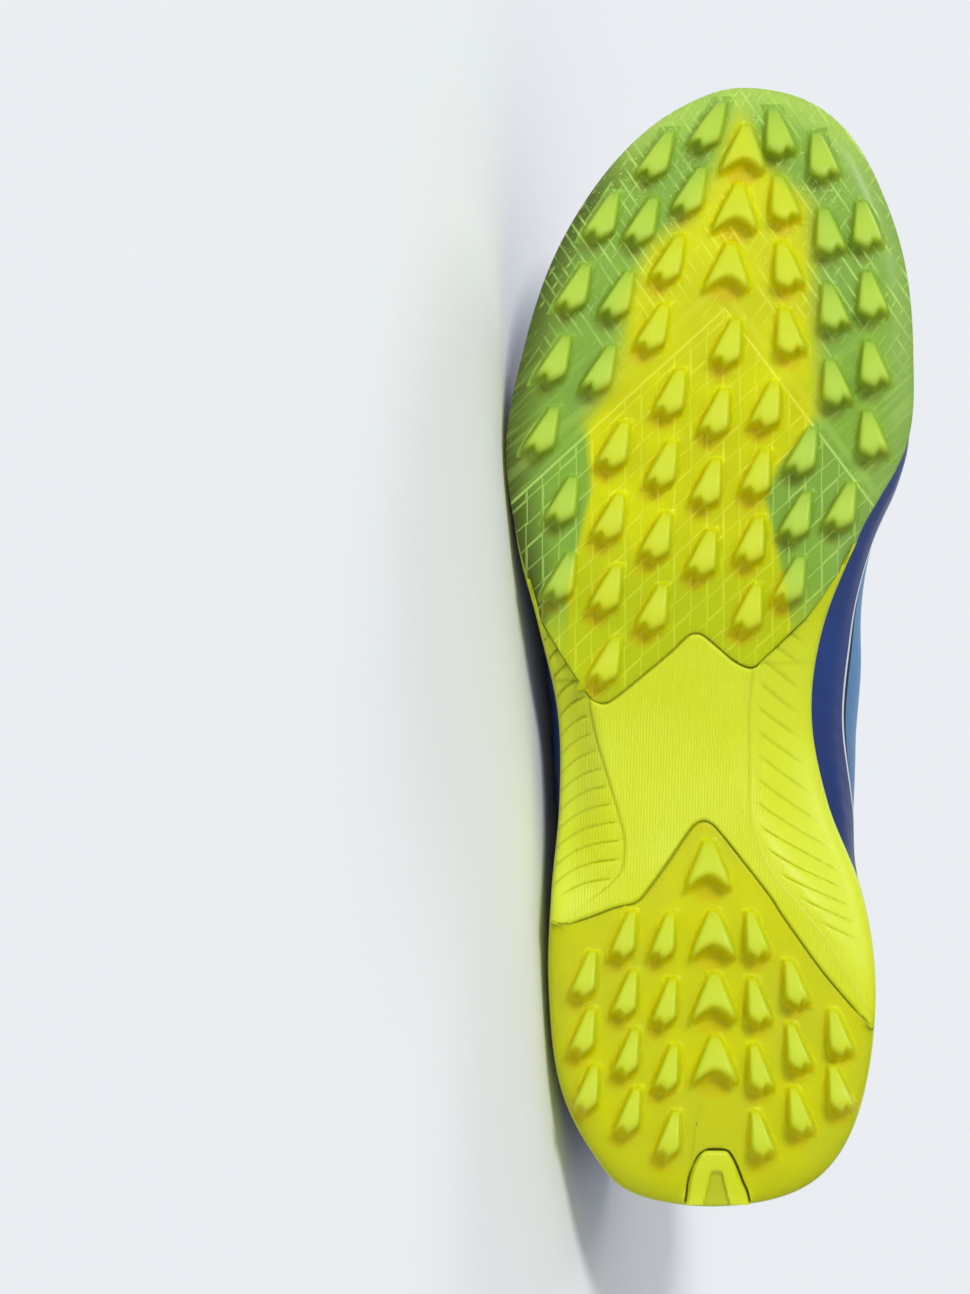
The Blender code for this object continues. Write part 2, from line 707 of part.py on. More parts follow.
def eyelet_cutter(side, index, finish):
    """Short round cutter through the wall at one eyelet."""
    turn, share = eyelet_place(side, index)
    centre = upper_point(turn, share, WALL / 2)
    normal = upper_normal(turn, share)
    mesh = bmesh.new()
    bmesh.ops.create_cone(mesh, cap_ends=True, segments=6, radius1=EYELET_RADIUS,
                          radius2=EYELET_RADIUS, depth=WALL * 3)
    spin = normal.to_track_quat("Z", "Y").to_matrix().to_4x4()
    bmesh.ops.transform(mesh, matrix=Matrix.Translation(centre) @ spin, verts=mesh.verts)
    return finish_mesh("eyelet", mesh, finish)


def insole(finish):
    """Cushioned sheet on the lasting margin, turned up a little at its rim."""
    def rim(turn):
        start = feather(turn)
        reaches = [(start - upper_point(turn, step * 0.02, wall_depth(turn, 0.0))).dot(outward(turn))
                   for step in range(8)]
        return -feather_inset(turn) - max(reaches) - INSOLE_CLEARANCE

    def bed(rise):
        def height(turn, share, along):
            cup = 0.0012 * smooth((share - 0.7) / 0.3)
            return footbed(along) + UPPER_SEAT + WALL + GAP + rise + cup
        return height

    rings = [sole_ring(share, bed(0.0), rim) for share in (0.12, 0.97)]
    rings.append(sole_ring(1.0, bed(INSOLE_THICKNESS * 0.5), rim))
    rings += [sole_ring(share, bed(INSOLE_THICKNESS), rim) for share in (0.96, 0.12)]
    return ring_solid("insole", rings, finish)


# Tongue: place along, wall share where its edge is tucked in, thickness share
TONGUE = (
    # along, tuck, thickness
    (0.505, 0.88, 1.30),
    (0.540, 0.84, 1.15),
    (0.600, 0.80, 1.00),
    (0.680, 0.78, 1.00),
    (0.760, 0.78, 0.90),
    (0.830, 0.80, 0.75),
)
TONGUE_ROWS = 9
TONGUE_ACROSS = 10
# What stands over the throat: rise and lean back of each step, and its width share
TONGUE_CREST = (
    # rise, back, width
    (0.60, 0.75, 0.94),
    (1.50, 1.35, 0.84),
    (2.00, 1.60, 0.66),
)


def throat_bridge(along, part, depth, share):
    """Point across the throat under the wall: part 0 is the outer side, 1 the inner."""
    outer_turn, inner_turn = turn_of(along, "outer"), turn_of(along, "inner")
    start = upper_point(outer_turn, share, depth)
    end = upper_point(inner_turn, share, depth)
    lift_out = upper_point(outer_turn, share + 0.02, depth) - start
    lift_in = upper_point(inner_turn, share + 0.02, depth) - end
    reach = (end - start).length * 0.36
    first = start + lift_out.normalized() * reach
    last = end + lift_in.normalized() * reach
    rest = 1 - part
    return (start * rest**3 + first * (3 * rest * rest * part)
            + last * (3 * rest * part * part) + end * part**3)


def tongue(finish):
    """Padded tongue under the throat, standing a little over the collar."""
    sections = []
    top_depth = WALL + GAP * 2
    first, last = TONGUE[0][0], TONGUE[-1][0]
    for step in range(TONGUE_ROWS):
        along = first + (last - first) * step / (TONGUE_ROWS - 1)
        tuck, thickness = hermite(TONGUE, along)
        parts = [part / TONGUE_ACROSS for part in range(TONGUE_ACROSS + 1)]
        outer = [throat_bridge(along, part, top_depth, tuck) for part in parts]
        middle = sum(outer, Vector()) / len(outer)
        inner = []
        for part, point in zip(parts, outer):
            under = throat_bridge(along, part, top_depth + TONGUE_THICKNESS, tuck) - point
            rim = 0.35 + 0.65 * smooth(min(part, 1 - part) * 5)
            inner.append(point + under * (thickness * rim))
        sections.append((outer, inner))
    first_outer, first_inner = sections[0]
    middle = sum(first_outer, Vector()) / len(first_outer)
    for height, back, width in TONGUE_CREST:
        move = Vector((0.0, -back, height)) * (TONGUE_TOP / 2)
        centre_line = Vector((middle.x, 0.0, 0.0))
        outer, inner = [], []
        for source, target in ((first_outer, outer), (first_inner, inner)):
            for point in source:
                across = (point.x - centre_line.x) * width
                target.append(Vector((middle.x + across, point.y, point.z)) + move)
        sections.insert(0, (outer, inner))
    mesh = bmesh.new()
    loops = []
    for outer, inner in sections:
        loops.append([mesh.verts.new(point) for point in outer + inner[::-1]])
    count = len(loops[0])
    for near, far in zip(loops, loops[1:]):
        for index in range(count):
            following = (index + 1) % count
            mesh.faces.new((near[index], near[following], far[following], far[index]))
    mesh.faces.new(loops[0])
    mesh.faces.new(reversed(loops[-1]))
    return finish_mesh("tongue", mesh, finish)


def strand(first, last, lift, finish):
    """One flat strand from a place on the outer side to one on the inner side."""
    mesh = bmesh.new()
    rows = []
    near_by = 0.02
    depth = -LACE_CLEARANCE - lift
    for step in range(STRAND_STEPS + 1):
        part = step / STRAND_STEPS
        along = first + (last - first) * part

        def spot(change_along, change_part):
            place = min(max(part + change_part, 0.0), 1.0)
            return throat_bridge(along + change_along, place, depth, LACE_SHARE)

        run = spot((last - first) * near_by, near_by) - spot((first - last) * near_by, -near_by)
        lengthways = spot(-near_by, 0.0) - spot(near_by, 0.0)
        up = lengthways.cross(spot(0.0, near_by) - spot(0.0, -near_by)).normalized()
        up = up if up.z > 0 else -up
        half = run.cross(up).normalized() * (LACE_WIDTH / 2)
        low = spot(0.0, 0.0)
        high = low + up * LACE_THICKNESS
        rows.append([mesh.verts.new(corner) for corner in
                     (low - half, low + half, high + half * 0.8, high - half * 0.8)])
    for near, far in zip(rows, rows[1:]):
        for corner in range(4):
            following = (corner + 1) % 4
            mesh.faces.new((near[corner], near[following], far[following], far[corner]))
    mesh.faces.new(rows[0])
    mesh.faces.new(reversed(rows[-1]))
    return finish_mesh("lace", mesh, finish)


def lace(finish):
    """Criss-cross of flat lace, joined where it crosses, lying over the throat."""
    places = [eyelet_along(index) for index in range(EYELET_PAIRS)]
    whole = strand(places[-1], places[-1], LACE_THICKNESS * 0.25, finish)
    over = LACE_THICKNESS * 0.55
    for low, high in zip(places[::-1], places[-2::-1]):
        combine(whole, strand(low, high, 0.0, finish), "UNION")
        combine(whole, strand(high, low, over, finish), "UNION")
    return whole


def lay_on_side(pieces):
    """Turn the shoe onto the side it rests on, its bottom centre at the origin."""
    points = []
    centre = Vector()
    volume = 0.0
    for piece in pieces:
        mesh = bmesh.new()
        mesh.from_mesh(piece.data)
        bmesh.ops.triangulate(mesh, faces=mesh.faces)
        for face in mesh.faces:
            a, b, c = (vert.co for vert in face.verts)
            part = a.dot(b.cross(c)) / 6
            centre += (a + b + c) / 4 * part
            volume += part
        points += [vert.co.copy() for vert in mesh.verts]
        mesh.free()
    centre /= volume
    hull = bmesh.new()
    for point in points:
        hull.verts.new(point)
    bmesh.ops.convex_hull(hull, input=hull.verts)
    bmesh.ops.dissolve_limit(hull, angle_limit=math.radians(0.2), verts=hull.verts,
                             edges=hull.edges)
    hull.normal_update()
    outer_faces = [face for face in hull.faces if face.normal.x > 0.7]
    best = max(outer_faces, key=lambda face: rest_margin(face, centre))
    down = best.normal.copy()
    hull.free()
    ahead = Vector((0, 1, 0))
    forward = (ahead - down * ahead.dot(down)).normalized()
    side = forward.cross(-down)
    turned = Matrix((side, forward, -down)).to_4x4()
    placed = [turned @ point for point in points]
    low = [min(point[axis] for point in placed) for axis in range(3)]
    high = [max(point[axis] for point in placed) for axis in range(3)]
    move = Vector((-(low[0] + high[0]) / 2, -(low[1] + high[1]) / 2, -low[2]))
    holder = bpy.data.objects.new("shoe", None)
    bpy.context.scene.collection.objects.link(holder)
    for piece in pieces:
        piece.parent = holder
    holder.matrix_world = Matrix.Translation(move) @ turned


def rest_margin(face, centre):
    """How far inside a face of the hull the centre of mass falls, below 0 outside."""
    point = centre - face.normal * (centre - face.verts[0].co).dot(face.normal)
    margin = 1.0
    for loop in face.loops:
        start, end = loop.vert.co, loop.link_loop_next.vert.co
        inward = face.normal.cross(end - start).normalized()
        margin = min(margin, (point - start).dot(inward))
    return margin


def main():
    """Build every piece and lay the shoe down."""
    clear_scene()
    finishes = {name: material(name) for name in FINISHES}
    pieces = [
        outsole("outsole_forefoot", lambda along: along > 0.42, FOREFOOT_ZONE,
                finishes["forefoot_rubber"]),
        outsole("outsole_heel", lambda along: along < 0.42, HEEL_ZONE, finishes["heel_rubber"]),
        midsole(finishes["midsole_foam"]),
        upper(finishes["coated_upper"]),
        insole(finishes["insole_fabric"]),
        tongue(finishes["tongue_fabric"]),
        lace(finishes["lace_cord"]),
    ]
    lay_on_side(pieces)


main()
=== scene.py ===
"""Looks of a turf shoe for the right foot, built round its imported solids.

Every piece is worked out with the shoe standing up: X runs to the outer side,
Y from heel to toe and Z up from the plane of the lug tips. SHOE then lays it
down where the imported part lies. Lengths are metres.
"""

import functools
import json
import math

import bmesh
import bpy
from mathutils import Matrix, Vector


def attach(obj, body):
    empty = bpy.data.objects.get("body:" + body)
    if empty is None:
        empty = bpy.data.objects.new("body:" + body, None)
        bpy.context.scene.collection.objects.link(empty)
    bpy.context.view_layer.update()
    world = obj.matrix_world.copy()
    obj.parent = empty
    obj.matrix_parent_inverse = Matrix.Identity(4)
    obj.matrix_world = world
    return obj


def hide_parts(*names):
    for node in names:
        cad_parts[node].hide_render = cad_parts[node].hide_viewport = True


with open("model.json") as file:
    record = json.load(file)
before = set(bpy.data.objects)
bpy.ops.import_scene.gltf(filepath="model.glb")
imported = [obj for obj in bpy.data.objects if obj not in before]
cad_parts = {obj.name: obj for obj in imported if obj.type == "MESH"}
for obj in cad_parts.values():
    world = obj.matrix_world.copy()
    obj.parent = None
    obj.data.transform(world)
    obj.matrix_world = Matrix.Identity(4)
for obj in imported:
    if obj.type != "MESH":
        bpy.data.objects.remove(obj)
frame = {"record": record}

bl_info = {
    "name": "Turf Shoe",
    "version": (1, 0, 0),
    "blender": (4, 5, 0),
    "location": "View3D > Sidebar > Turf Shoe",
    "description": "Builds the rubber, foam, upper, tongue and lace of a turf shoe",
    "category": "Add Mesh",
}

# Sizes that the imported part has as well
SHOE_LENGTH = 0.280
SOLE_WIDTH = 0.1015
LUG_HEIGHT = 0.006
PLATE = 0.0026
HEEL_STACK = 0.0185
WAIST_STACK = 0.0120
FOREFOOT_STACK = 0.0090
TOE_SPRING = 0.0135
HEEL_SPRING = 0.0030
WAIST_LIFT = 0.0035
EDGE_ROUND = 0.0016
MIDSOLE_CROWN = 0.0005
WING_RISE = 0.0085
INSTEP_HEIGHT = 0.094
COLLAR_HEIGHT = 0.092
WALL = 0.0018
COLLAR_PADDING = 0.0032
LASTING_MARGIN = 0.008
FEATHER_INSET = 0.0012
HEEL_INSET = 0.0024
INSOLE_THICKNESS = 0.0035
TONGUE_THICKNESS = 0.0042
TONGUE_TOP = 0.011
EYELET_RADIUS = 0.0021
EYELET_PAIRS = 5
EYELET_MARGIN = 0.0085
EYELET_SPAN = (0.515, 0.750)
GAP = 0.0003
UPPER_SEAT = 0.0004
INSOLE_CLEARANCE = 0.0006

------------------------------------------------

§ Your task:
Give again, word for word, the lines of the listing, starting at its first line and ending with the line containing "return height".

§ Reply:
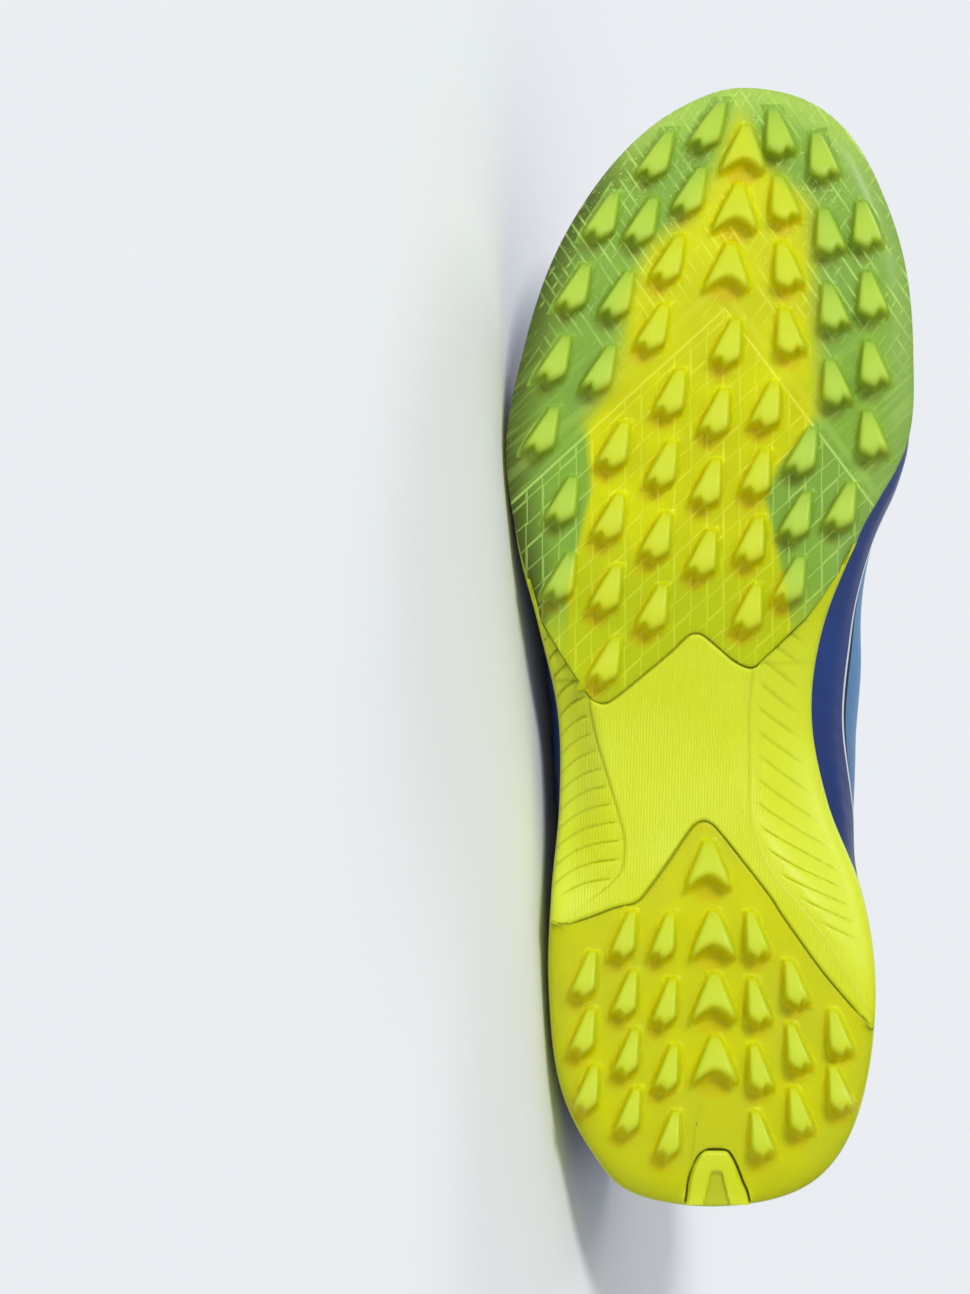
The Blender code for this object continues. Write part 2, from line 707 of part.py on. More parts follow.
def eyelet_cutter(side, index, finish):
    """Short round cutter through the wall at one eyelet."""
    turn, share = eyelet_place(side, index)
    centre = upper_point(turn, share, WALL / 2)
    normal = upper_normal(turn, share)
    mesh = bmesh.new()
    bmesh.ops.create_cone(mesh, cap_ends=True, segments=6, radius1=EYELET_RADIUS,
                          radius2=EYELET_RADIUS, depth=WALL * 3)
    spin = normal.to_track_quat("Z", "Y").to_matrix().to_4x4()
    bmesh.ops.transform(mesh, matrix=Matrix.Translation(centre) @ spin, verts=mesh.verts)
    return finish_mesh("eyelet", mesh, finish)


def insole(finish):
    """Cushioned sheet on the lasting margin, turned up a little at its rim."""
    def rim(turn):
        start = feather(turn)
        reaches = [(start - upper_point(turn, step * 0.02, wall_depth(turn, 0.0))).dot(outward(turn))
                   for step in range(8)]
        return -feather_inset(turn) - max(reaches) - INSOLE_CLEARANCE

    def bed(rise):
        def height(turn, share, along):
            cup = 0.0012 * smooth((share - 0.7) / 0.3)
            return footbed(along) + UPPER_SEAT + WALL + GAP + rise + cup
        return height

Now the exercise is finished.